6.3.1: Examining trace plots

Trace plots should look like nothing (“hairy caterpillars”). This indicates that the chains are stable, well-mixed, and converged:

gp_sim_samples |>
  gather_draws(lambda) |> 
  ggplot(aes(x = .iteration, y = .value, color = as.factor(.chain))) +
  geom_line(size = 0.1) +
  labs(color = "Chain")

We can also use trace rank plots (trank plots), where we take all the samples for a parameter (\(\lambda\) here), calculate their ranks, and make a histogram of those ranks colored by chain. According to McElreath (p. 284),

If the chains are exploring the same space efficinetly, the histograms should be similar to one another and largely overlapping.

Neat!

gp_sim_samples |>
  spread_draws(lambda) |> 
  mutate(draw_rank = rank(lambda)) |> 
  ggplot(aes(x = draw_rank)) +
  stat_bin(aes(color = factor(.chain)), geom = "step", binwidth = 500, 
           position = position_identity(), boundary = 0) + 
  labs(color = "Chain") +
  theme(axis.text.y = element_blank(), axis.title.y = element_blank(), axis.ticks.y = element_blank())

Here are some bad traceplots from Figure 6.12 in the book:

Chain A has a noticeable slope, which is a sign that it hasn’t stabilized. It hasn’t found a good range of possible \(\pi\) values. It is mixing slowly.

Chain B gets stuck when exploring smaller values of \(\pi\)

Fix these issues by (1) making sure the model and priors are appropriate, and (2) run the chain for more iterations.

6.3.2 Comparing parallel chains

We want to see consistency across the four chains. Check with a density plot:

gp_sim_samples |>
  spread_draws(lambda) |> 
  ggplot(aes(x = lambda, color = factor(.chain))) +
  geom_density() +
  labs(color = "Chain")

6.3.3. Effective sample size and autocorrelation

Since there are so many MCMC draws, it’s tricky to know what the actual sample size is. “How many [truly] independent sample values would it take to produce an equivalently accurate posterior approximation?” That’s what the effective sample size ratio is for:

\[ \frac{N_\text{effective}}{N} \]

There’s no official rule for this, but it would be bad if a chain had a ratio of less than 0.1, or where the effective sample size is less than 10% of the actual sample size.

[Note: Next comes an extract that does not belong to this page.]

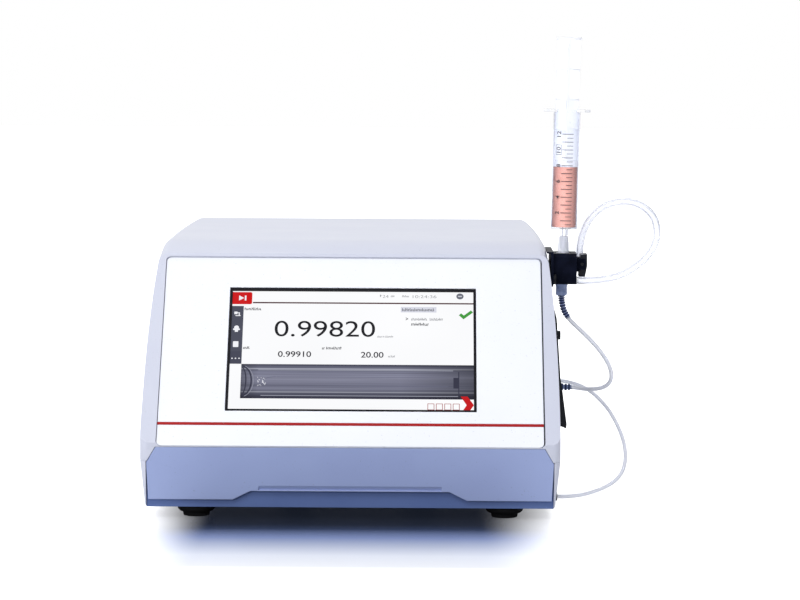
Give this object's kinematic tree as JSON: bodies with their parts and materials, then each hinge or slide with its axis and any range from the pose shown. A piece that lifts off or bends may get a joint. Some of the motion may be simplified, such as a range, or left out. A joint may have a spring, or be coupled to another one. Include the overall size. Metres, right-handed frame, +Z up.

For both of these models the ratio is 34ish%, which means “our 20,000 Markov chain values are about as useful as only 6800 independent samples (0.34 × 20000).”

bayesplot::neff_ratio(bb_sim_samples)
##        pi 
## 0.3423651
bayesplot::neff_ratio(gp_sim_samples)
##    lambda 
## 0.3456354

The bayesplot::neff_ratio() uses the ess_basic summary statistic, which Aki Vehtari says is fine here. We can also extract the ESS basic statistic with posterior::ess_basic():

posterior::ess_basic(bb_sim_samples$draws(variables = "pi"))
## [1] 3401.823

However, in the documentation for ess_basic(), the Stan team strongly recommends using either ess_bulk or ess_tail, both of which are reported by default in summary() (and also in rstanarm and brms models):

posterior::ess_bulk(bb_sim_samples$draws(variables = "pi")) / 10000
## [1] 0.3114404
posterior::ess_tail(bb_sim_samples$draws(variables = "pi")) / 10000
## [1] 0.3960722
bb_sim_samples$summary() |> 
  select(variable, mean, median, ess_bulk, ess_tail)
## # A tibble: 2 × 5
##   variable   mean median ess_bulk ess_tail
##   <chr>     <dbl>  <dbl>    <dbl>    <dbl>
## 1 lp__     -7.80  -7.52     4526.    4831.
## 2 pi        0.785  0.800    3140.    3991.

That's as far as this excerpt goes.